By contrast, the burdens on management imposed by Proposal 3 are not speculative. Requirement 1 would [ v56 p1052 ] preclude management from assigning Specialists directly to FAO managers, regardless of the managers' workload needs. The Union provides no explanation as to how FAO managers who need certain tasks performed by Specialists could accomplish those tasks if the Agency were precluded from assigning Specialists to those managers. This blanket prohibition on assignment of Specialists directly to FAO managers would place significant burdens on management. In addition, a Specialist could perform 150 or more hours of work for numerous supervisors in a performance year. As a result, Requirements 2 and 3, which would require a supervisor to prepare an exit appraisal for every Specialist who performs 150 hours or more of work for that supervisor and to use each exit appraisal in preparing a Specialist's overall performance appraisal, could significantly increase the amount of time spent and work involved in appraising Specialists.

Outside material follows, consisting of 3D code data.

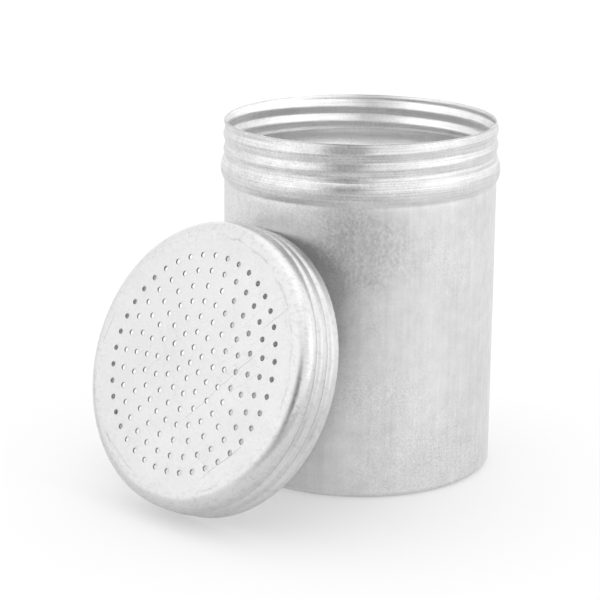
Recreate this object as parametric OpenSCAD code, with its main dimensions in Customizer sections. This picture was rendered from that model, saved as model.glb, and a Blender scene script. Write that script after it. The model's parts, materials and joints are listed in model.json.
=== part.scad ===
// Perforated dredge tin: a seamless drawn aluminium can with a rolled screw neck,
// and its one-piece pierced shaker lid, off the can and leaning against it.
//
// Millimetres, +Z up. The origin is the centre of the can's base.
// The lid leans on the can from -Y, its pierced face turned outwards and a little up.

/* [Can] */
// Outside diameter of the straight wall
can_d = 70; // [60:1:80]
// Height from the base to the rim
can_h = 90; // [75:1:110]
// Thickness of the can's sheet
can_sheet = 0.5; // [0.4:0.05:0.6]
// Outer radius of the corner between wall and base
corner_r = 1.5; // [1:0.1:4]

/* [Shoulder bead] */
// Depth of the bead's crest below the rim
bead_drop = 12.4; // [12.2:0.1:14]
// How far the bead stands out from the wall
bead_proud = 0.85; // [0.5:0.05:1.2]
// Height of the bead where it meets the wall
bead_width = 6; // [5:0.1:6.2]

/* [Screw thread] */
// Rise of the thread in one turn
pitch = 4; // [3.5:0.1:4.5]
// Depth of the neck's rolled thread
neck_thread = 0.45; // [0.3:0.05:0.5]
// Depth of the lid's rolled thread
lid_thread = 0.75; // [0.5:0.05:0.9]
// Radial gap between the lid's ridge and the bottom of the neck's groove
thread_gap = 0.25; // [0.15:0.05:0.35]

/* [Lid] */
// Depth from the lid's rim to the edge of its domed face
lid_depth = 11.8; // [11.5:0.1:14]
// Thickness of the lid's sheet
lid_sheet = 0.45; // [0.4:0.05:0.6]
// Outer radius of the shoulder between face and wall
shoulder_r = 3.4; // [2.5:0.1:3.6]
// Rise of the face from its edge to its centre
dome_rise = 0.55; // [0.3:0.05:1]

/* [Holes] */
// Diameter of each sprinkle hole
hole_d = 1.3; // [0.8:0.1:1.6]
// Distance from one ring of holes to the next
ring_step = 3.81; // [3.2:0.01:3.85]
// Direction of the first hole of every ring, anticlockwise from the lid's right
first_hole = 94; // [0:1:359]

/* [Lean] */
// Tilt of the leaning lid from upright
lean = 22.4; // [15:0.2:35]
// Gap between the leaning lid and the can
touch_gap = 0.1; // [0.05:0.05:0.3]

/* [Hidden] */
$fn = 0;
$fa = 2;
$fs = 0.4;

wall_r = can_d / 2;
bead_z = can_h - bead_drop;
// The bead is an arc this big in section, centred inside the wall.
bead_arc_r = (pow(bead_width / 2, 2) + pow(bead_proud, 2)) / (2 * bead_proud);
bead_arc_at = wall_r + bead_proud - bead_arc_r;
collar_z = bead_z + bead_width / 2 + 0.5;

// Neck: its groove lies just inside the wall's line, its crest just outside.
neck_root_r = wall_r - 0.3;
neck_crest_r = neck_root_r + neck_thread;
neck_crest_z = can_h - 6.2;
neck_fade = 1.2;

// Lid, modelled with its rim on z = 0 and its face up.
lid_groove_r = neck_root_r + thread_gap + lid_sheet;
lid_r = lid_groove_r + lid_thread;
lid_wall_r = neck_crest_r + 0.1 + lid_sheet;
lid_collar_z = lid_depth - shoulder_r - 0.45;
lid_groove_z = 3.1;
lid_fade = 1.4;
shoulder_at = lid_wall_r - shoulder_r;
// The dome is part of a sphere that meets the shoulder's arc without a corner.
dome_r = (pow(lid_wall_r - shoulder_r, 2) + pow(dome_rise, 2)) / (2 * dome_rise);
dome_at = lid_depth - shoulder_r - sqrt(pow(dome_r - shoulder_r, 2) - pow(shoulder_at, 2));
face_edge_r = shoulder_at * dome_r / (dome_r - shoulder_r);

holes_per_ring = [6, 12, 16, 24, 24, 32, 40];

// Rings that carry a thread are skins of straight facets: this many round, this far apart in height.
facets = 72;
row_step = 0.5;
tongue = 0.5;
tongue_inset = 0.12;

// ---------- shared shapes ----------

// Eases from 0 to 1 as t goes from 0 to 1.
function ease(t) = let (u = min(max(t, 0), 1)) u * u * (3 - 2 * u);

// 1 on a right-hand thread's line, -1 midway between turns. The line is at height z0 on the +X side.
function helix_wave(z, a, z0) = cos(360 * (z - z0) / pitch - a);

// Heights from z0 to z1 in equal rows.
function rows(z0, z1) = let (n = ceil((z1 - z0) / row_step)) [for (i = [0:n]) z0 + (z1 - z0) * i / n];

// A closed ring from its outlines: outlines[i] holds the [r, z] points at the i-th facet edge,
// up the outside and down the inside.
module skin_ring(outlines) {
    n = len(outlines);
    m = len(outlines[0]);
    points = [for (i = [0:n - 1]) let (a = 360 * i / n) for (p = outlines[i])
        [p[0] * cos(a), p[0] * sin(a), p[1]]];
    faces = [for (i = [0:n - 1], j = [0:m - 1])
        let (k = (i + 1) % n, l = (j + 1) % m)
        each [[i * m + j, i * m + l, k * m + l], [i * m + j, k * m + l, k * m + j]]];
    polyhedron(points, faces, convexity = 8);
}

// ---------- canister ----------

// Outer radius of the neck at height z and angle a.
function neck_r(z, a) =
    let (mid = (neck_root_r + neck_crest_r) / 2,
         full = ease((z - collar_z) / neck_fade) * (1 - 0.6 * ease((z - can_h + neck_fade) / neck_fade)))
    mid + full * neck_thread / 2 * helix_wave(z, a, neck_crest_z);

// Half section of the can below its neck, inset by the sheet for the inside.
module can_outline(inset) {
    r = corner_r - inset;
    translate([0, inset]) square([wall_r - corner_r, collar_z]);
    translate([0, corner_r]) square([wall_r - inset, collar_z - corner_r + inset]);
    translate([wall_r - corner_r, corner_r]) circle(r);
    intersection() {
        translate([bead_arc_at, bead_z]) circle(bead_arc_r - inset);
        translate([0, bead_z - bead_width]) square([2 * wall_r, 2 * bead_width]);
    }
}

module can_shell() {
    rotate_extrude() intersection() {
        difference() {
            can_outline(0);
            can_outline(can_sheet);
        }
        square([2 * wall_r, collar_z]);
    }
}

// The threaded neck, with a tongue that sits inside the wall's thickness.
module neck() {
    out_r = wall_r - tongue_inset;
    in_r = wall_r - can_sheet + tongue_inset;
    levels = rows(collar_z + 0.2, can_h);
    last = len(levels) - 1;
    skin_ring([for (i = [0:facets - 1]) let (a = 360 * i / facets) [
        [out_r, collar_z - tongue], [out_r, collar_z],
        for (z = levels) [neck_r(z, a), z],
        for (j = [last:-1:0]) [neck_r(levels[j], a) - can_sheet, levels[j]],
        [in_r, collar_z], [in_r, collar_z - tongue],
    ]]);
}

module canister() color([0.80, 0.81, 0.82]) {
    can_shell();
    neck();
}

// ---------- shaker lid ----------

// Outer radius of the lid's skirt at height z and angle a: a plain band at the rim, grooves above it.
function skirt_r(z, a) =
    let (plain = lid_wall_r + (lid_r - lid_wall_r) * ease((lid_collar_z - z) / lid_fade),
         full = ease((z - 0.6) / lid_fade) * ease((lid_collar_z + 0.4 - z) / lid_fade))
    plain - full * (plain - lid_groove_r) * (1 + helix_wave(z, a, lid_groove_z)) / 2;

// Half section of the lid above its skirt, inset by the sheet for the inside.
module lid_outline(inset) {
    intersection() {
        translate([0, dome_at]) circle(dome_r - inset, $fa = 0.1);
        translate([0, lid_collar_z]) square([face_edge_r, lid_depth]);
    }
    translate([0, lid_collar_z]) square([lid_wall_r - inset, lid_depth - shoulder_r - lid_collar_z]);
    translate([shoulder_at, lid_depth - shoulder_r]) circle(shoulder_r - inset);
}

module lid_crown() {
    rotate_extrude() intersection() {
        difference() {
            lid_outline(0);
            lid_outline(lid_sheet);
        }
        translate([0, lid_collar_z]) square([2 * lid_wall_r, lid_depth]);
    }
}

module skirt() {
    out_r = lid_wall_r - tongue_inset;
    in_r = lid_wall_r - lid_sheet + tongue_inset;
    levels = rows(0, lid_collar_z - 0.2);
    last = len(levels) - 1;
    skin_ring([for (i = [0:facets - 1]) let (a = 360 * i / facets) [
        for (z = levels) [skirt_r(z, a), z],
        [out_r, lid_collar_z], [out_r, lid_collar_z + tongue / 2],
        [in_r, lid_collar_z + tongue / 2], [in_r, lid_collar_z],
        for (j = [last:-1:0]) [skirt_r(levels[j], a) - lid_sheet, levels[j]],
    ]]);
}

module sprinkle_holes() {
    cut = 3 * (lid_sheet + dome_rise);
    translate([0, 0, lid_depth - cut / 2]) {
        cylinder(d = hole_d, h = cut);
        for (ring = [1:len(holes_per_ring)])
            let (count = holes_per_ring[ring - 1])
            for (i = [0:count - 1])
                rotate(first_hole - 360 * i / count)
                translate([ring * ring_step, 0, 0])
                cylinder(d = hole_d, h = cut);
    }
}

// Stands the lid on the edge of its rim and leans it on the can.
module leaning() {
    translate([0, -(wall_r + touch_gap + lid_r * sin(lean)), lid_r * cos(lean)])
    rotate([90 - lean, 0, 0])
    children();
}

module shaker_lid() color([0.86, 0.87, 0.88]) leaning() {
    difference() {
        lid_crown();
        sprinkle_holes();
    }
    skirt();
}

canister();
shaker_lid();
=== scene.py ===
"""A pierced aluminium dredge tin, its screw lid off and leaning against the can.

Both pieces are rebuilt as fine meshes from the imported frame's sizes: the can as one drawn sheet with
a rolled thread, the lid as one drawn sheet with a rolled skirt and punched holes.
"""
import json
import math

import bpy
import numpy as np
from mathutils import Matrix, Vector
from mathutils.geometry import delaunay_2d_cdt


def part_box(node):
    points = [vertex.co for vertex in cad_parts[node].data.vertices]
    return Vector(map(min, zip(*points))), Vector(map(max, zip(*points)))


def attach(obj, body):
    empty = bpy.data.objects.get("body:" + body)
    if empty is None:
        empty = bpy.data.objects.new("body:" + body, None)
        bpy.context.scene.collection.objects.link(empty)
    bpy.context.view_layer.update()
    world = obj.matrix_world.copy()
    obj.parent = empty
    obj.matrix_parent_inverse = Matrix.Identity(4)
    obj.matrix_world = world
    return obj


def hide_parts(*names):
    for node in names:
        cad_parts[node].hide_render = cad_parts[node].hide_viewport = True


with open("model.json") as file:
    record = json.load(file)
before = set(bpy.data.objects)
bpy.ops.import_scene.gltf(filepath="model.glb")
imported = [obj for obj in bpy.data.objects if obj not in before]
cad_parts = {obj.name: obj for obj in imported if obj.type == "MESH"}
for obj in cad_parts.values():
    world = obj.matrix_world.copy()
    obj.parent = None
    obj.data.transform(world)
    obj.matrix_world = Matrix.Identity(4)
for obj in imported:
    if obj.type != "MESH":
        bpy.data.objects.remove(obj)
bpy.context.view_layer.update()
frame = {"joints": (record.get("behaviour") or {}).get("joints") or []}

MM = 0.001

# Can, in metres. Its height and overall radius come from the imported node. A shallow crease runs under the
# bead, and the sheet wanders up to WARP inside its true radius.
can_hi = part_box("canister")[1]
CAN_H = can_hi.z
CAN_SHEET = 0.5 * MM
CORNER_R = 1.5 * MM
BEAD_PROUD = 0.85 * MM
BEAD_HALF = 3.0 * MM
BEAD_Z = CAN_H - 12.4 * MM
BEAD_ARC = (BEAD_HALF ** 2 + BEAD_PROUD ** 2) / (2 * BEAD_PROUD)
WALL_R = can_hi.x - BEAD_PROUD
CREASE_DEPTH = 0.12 * MM
CREASE_HALF = 0.9 * MM
WARP = 0.10 * MM

# Screw thread: right-hand, one start. The neck's runs off level by THREAD_SWAY, highest at THREAD_HIGH,
# and THREAD_BITE nearer 1 makes its crests and valleys tighter.
PITCH = 4.0 * MM
NECK_ROOT_R = WALL_R - 0.3 * MM
NECK_CREST_R = NECK_ROOT_R + 0.45 * MM
NECK_CREST_Z = CAN_H - 6.38 * MM
THREAD_SWAY = 0.37 * MM
THREAD_HIGH = math.radians(-48)
THREAD_BITE = 0.98
NECK_FOOT_Z = BEAD_Z + BEAD_HALF
NECK_START = 0.1 * MM
NECK_FADE = 1.6 * MM
LIP_PLAIN = 0.8 * MM
LIP_HALF = 0.12 * MM

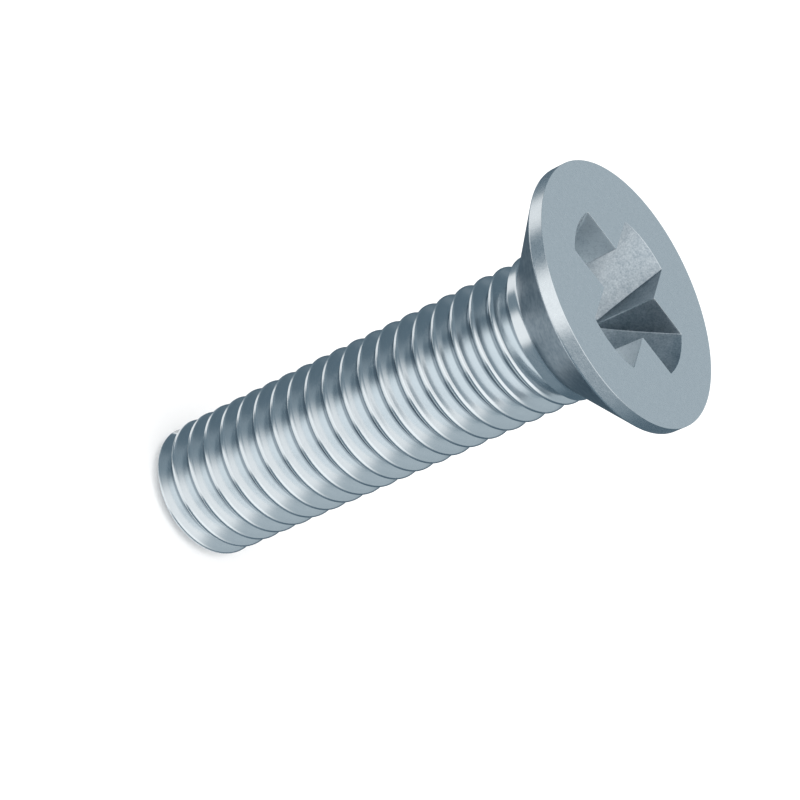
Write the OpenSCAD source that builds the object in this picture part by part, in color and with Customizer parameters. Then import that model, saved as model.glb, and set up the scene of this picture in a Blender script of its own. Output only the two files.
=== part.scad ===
// Countersunk machine screw, M8 x 30, fully threaded, cross recess, one solid.
// Local frame: z runs from the head face (z = 0) to the tip, thread is right-handed.
// Part frame: stands on its flat tip end on z = 0, head up, axis on the Z axis, bounding-box bottom centre at the origin.
// Units are millimetres.

/* [Head] */
// Diameter of the head face and of its cylindrical land
head_d = 14.5; // [14:0.05:15]
// Height of the cylindrical land below the head face
land_h = 0.77; // [0.4:0.01:1.2]
// Included angle of the countersunk cone, degrees
cone_angle = 90; // [88:0.5:92]
// Diameter of the plain neck between the cone and the thread
neck_d = 8.0; // [7.8:0.01:8.1]
// Distance from the head face to the end of the neck
neck_end = 4.66; // [4.3:0.02:5.2]
// Radius of the small round where the cone meets the neck
neck_fillet = 0.25; // [0.1:0.05:0.6]

/* [Thread] */
// Overall length with the head
length = 30; // [20:1:60]
// Thread pitch
pitch = 1.25; // [1:0.05:1.5]
// Diameter over the thread crests
crest_d = 7.87; // [7.76:0.01:7.97]
// Diameter at the root of the thread
root_d = 6.44; // [6.2:0.01:6.6]
// Width of the flat on the crest
crest_w = 0.2; // [0.1:0.01:0.3]
// Angle about the axis at which the crest phase is zero, degrees
thread_phase = 0; // [-180:1:180]
// Distance from the head face to a crest at the phase angle
crest_z = 6.91; // [5:0.01:8]
// Flat segments in one turn of the thread
turn_segments = 36; // [24:2:48]
// Height of the chamfer at the tip
tip_chamfer = 0.55; // [0.2:0.05:1.2]
// Radius of the flat end of the tip
tip_r = 3.2; // [2.8:0.05:3.6]

/* [Recess] */
// Diameter across the wings of the cross recess at the head face
recess_d = 9.14; // [8.5:0.02:9.6]
// Width of a wing at the head face
wing_w = 3.38; // [3:0.02:3.6]
// Slope of a wing's side wall, degrees
wing_taper = 1; // [0:0.5:8]
// Slope of the wing ends to the axis, degrees
end_slope = 30; // [20:0.5:35]
// Radius at which the wing ends turn into the bottom
core_r = 2.54; // [2:0.02:3]
// Depth of the recess
recess_depth = 5.1; // [4:0.1:5.6]
// Angle of the first wing about the axis, degrees
wing_angle = -26.7; // [-90:0.1:90]

/* [Pose] */
// Turn of the screw about its own axis as it stands, degrees; puts the recess wings along X and Y
stand_spin = 116.7; // [-180:0.1:180]

/* [Hidden] */
$fn = 96;

head_r = head_d / 2;
neck_r = neck_d / 2;
crest_r = crest_d / 2;
root_r = root_d / 2;
cone_z = land_h + (head_r - neck_r) / tan(cone_angle / 2);

// Thread profile of one pitch as [axial offset, radius]: crest flat, 60 degree flanks, rounded root
flank_h = (crest_r - root_r) * 0.93;
flank_w = flank_h * tan(30);
profile = [
    [-crest_w / 2, crest_r],
    [crest_w / 2, crest_r],
    [crest_w / 2 + flank_w, crest_r - flank_h],
    [pitch / 2, root_r],
    [pitch - crest_w / 2 - flank_w, crest_r - flank_h]
];
np = len(profile);

// First crest row starts inside the neck, the last row ends beyond the tip
row_start = crest_z - pitch * ceil((crest_z - 3.0) / pitch) - pitch;
turns = ceil((length - row_start) / pitch) + 1;
rows = np * turns;

function thread_r(k) = profile[k % np][1];
function thread_z(i, k) = row_start + pitch * i / turn_segments + pitch * floor(k / np) + profile[k % np][0];
function at(i, k) = i < turn_segments ? i * (rows + 1) + k : k + np;

thread_points = concat(
    [for (i = [0 : turn_segments - 1], k = [0 : rows])
        let (t = thread_phase + 360 * i / turn_segments)
        [thread_r(k) * cos(t), thread_r(k) * sin(t), thread_z(i, k)]],
    [[0, 0, thread_z(0, 0) + pitch / 2], [0, 0, thread_z(turn_segments - 1, rows) - pitch / 2]]
);
low_centre = turn_segments * (rows + 1);
high_centre = low_centre + 1;

low_loop = concat(
    [for (i = [0 : turn_segments - 1]) at(i, 0)],
    [for (k = [np : -1 : 1]) at(0, k)]
);
high_loop = concat(
    [for (i = [0 : turn_segments - 1]) at(i, rows)],
    [for (k = [1 : np]) at(turn_segments - 1, rows - k)]
);

thread_faces = concat(
    [for (i = [0 : turn_segments - 1], k = [0 : (i < turn_segments - 1 ? rows - 1 : rows - 1 - np)])
        each [[at(i, k), at(i, k + 1), at(i + 1, k + 1)], [at(i, k), at(i + 1, k + 1), at(i + 1, k)]]],
    [for (j = [0 : len(low_loop) - 1]) [low_centre, low_loop[j], low_loop[(j + 1) % len(low_loop)]]],
    [for (j = [0 : len(high_loop) - 1]) [high_centre, high_loop[(j + 1) % len(high_loop)], high_loop[j]]]
);

// Helical thread, cut square inside the neck and chamfered at the tip
module thread() {
    intersection() {
        polyhedron(points = thread_points, faces = thread_faces, convexity = 20);
        rotate_extrude()
            polygon([
                [0, 3.4],
                [crest_r + 0.5, 3.4],
                [crest_r + 0.5, length - tip_chamfer],
                [crest_r + 0.02, length - tip_chamfer],
                [tip_r, length],
                [0, length]
            ]);
    }
}

// Flat head face, short land, countersunk cone and plain neck
module head() {
    rotate_extrude()
        polygon([
            [0, 0],
            [head_r, 0],
            [head_r, land_h],
            [neck_r + neck_fillet * 0.7, cone_z - neck_fillet * 0.7 / tan(cone_angle / 2)],
            [neck_r + neck_fillet * 0.15, cone_z + neck_fillet * 0.05],
            [neck_r, cone_z + neck_fillet * 0.6],
            [neck_r, neck_end],
            [0, neck_end]
        ]);
}

// One straight pair of recess wings, narrower with depth
module wing_pair() {
    top = 1;
    half = wing_w / 2;
    rotate([90, 0, 0])
        translate([0, 0, -recess_d])
            linear_extrude(height = 2 * recess_d)
                polygon([
                    [-half - top * tan(wing_taper), -top],
                    [half + top * tan(wing_taper), -top],
                    [half - recess_depth * tan(wing_taper), recess_depth],
                    [-half + recess_depth * tan(wing_taper), recess_depth]
                ]);
}

// Cross recess: two crossed pairs of wings inside a cone with a blunt bottom
module recess() {
    slope = tan(end_slope);
    core_z = (recess_d / 2 - core_r) / slope;
    intersection() {
        rotate_extrude()
            polygon([
                [0, -0.5],
                [recess_d / 2 + 0.5 * slope, -0.5],
                [core_r, core_z],
                [0.5, recess_depth],
                [0, recess_depth]
            ]);
        rotate([0, 0, wing_angle])
            union() {
                wing_pair();
                rotate([0, 0, 90]) wing_pair();
            }
    }
}

// The screw in its own frame, head face at z = 0
module screw_solid() {
    difference() {
        union() {
            head();
            thread();
        }
        recess();
    }
}

// The screw as it stands, turned over so that its head is up
module screw() {
    color([0.66, 0.71, 0.75])
        translate([0, 0, length])
            rotate([180, 0, 0])
                rotate([0, 0, stand_spin])
                    screw_solid();
}

screw();
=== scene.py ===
"""Countersunk machine screw in blue-passivated zinc, standing on its flat end on a white floor.

The screw is one closed mesh. It is made of rings of points that run from the bottom of the
cross recess over the head, the cone and the neck, down the thread and over the flat end.
All sizes of the screw are in millimetres in its own frame, where z runs along the axis from
the head face (z = 0) to the end. Placement turns that frame over and puts it into the part's
frame, in metres.
"""

import logging
import math
from abc import ABC, abstractmethod
from dataclasses import dataclass
from enum import Enum
from typing import Any, Sequence

import bpy
import numpy as np
from mathutils import Matrix, Vector


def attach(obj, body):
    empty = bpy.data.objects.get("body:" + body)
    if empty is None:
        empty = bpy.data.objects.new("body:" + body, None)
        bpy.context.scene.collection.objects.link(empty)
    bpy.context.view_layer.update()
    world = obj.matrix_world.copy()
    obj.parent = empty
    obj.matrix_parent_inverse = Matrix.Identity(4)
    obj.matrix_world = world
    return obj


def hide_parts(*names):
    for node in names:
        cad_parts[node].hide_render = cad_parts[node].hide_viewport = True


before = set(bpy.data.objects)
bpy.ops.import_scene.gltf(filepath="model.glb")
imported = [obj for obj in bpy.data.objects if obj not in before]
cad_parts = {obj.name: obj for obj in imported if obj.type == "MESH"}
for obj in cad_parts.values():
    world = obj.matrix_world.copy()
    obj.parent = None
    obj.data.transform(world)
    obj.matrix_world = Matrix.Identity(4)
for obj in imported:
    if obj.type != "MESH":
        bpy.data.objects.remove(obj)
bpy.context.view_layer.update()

LOG = logging.getLogger("screw_scene")
MM = 0.001
# Points that agree to this distance in metres are welded
WELD = MM * 1e-4
# Distance of a support point from the end of a round, in mm, and its largest share of a straight
SUPPORT = 0.03
SUPPORT_SHARE = 0.3


@dataclass(frozen=True)
class Placement:
    """How the screw's own frame lies in the part's frame.

    The screw is turned about its axis by spin_deg, turned over about X so that its head is up,
    and lifted by its length, so that its flat end stands on z = 0.
    """

    length: float = 30.0
    spin_deg: float = 116.7

    def turn(self) -> np.ndarray:
        """Rotation from the screw's own frame to the part's frame, as a 3 by 3 array."""
        spin = math.radians(self.spin_deg)
        about_axis = np.array(
            [
                [math.cos(spin), -math.sin(spin), 0.0],
                [math.sin(spin), math.cos(spin), 0.0],
                [0.0, 0.0, 1.0],
            ]
        )
        return np.diag([1.0, -1.0, -1.0]) @ about_axis

    def points(self, own: np.ndarray) -> np.ndarray:
        """Points in the part's frame in metres.

        Args:
            own: points in the screw's own frame in mm, three numbers each.

        Returns:
            The same points in the part's frame, in metres.
        """
        lifted = np.asarray(own, float) @ self.turn().T + np.array([0.0, 0.0, self.length])
        return lifted * MM

    def direction(self, own: Sequence[float]) -> Vector:
        """A unit vector of the screw's own frame in the part's frame."""
        return Vector(self.turn() @ np.asarray(own, float)).normalized()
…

On balance, we conclude that the speculative benefits to Specialists from Proposal 3 are outweighed by the significant burdens the proposal would impose on management. Accordingly, Proposal 3 excessively interferes with management's right to assign work and does not constitute an appropriate arrangement. [n3] Therefore, Proposal 3 is outside the Agency's duty to bargain. In view of the Union's assertion that it is unnecessary to address Proposal 5 if Proposal 3 is found outside the duty to bargain, we do not address Proposal 5 further. [n4] Accordingly, we dismiss the petition.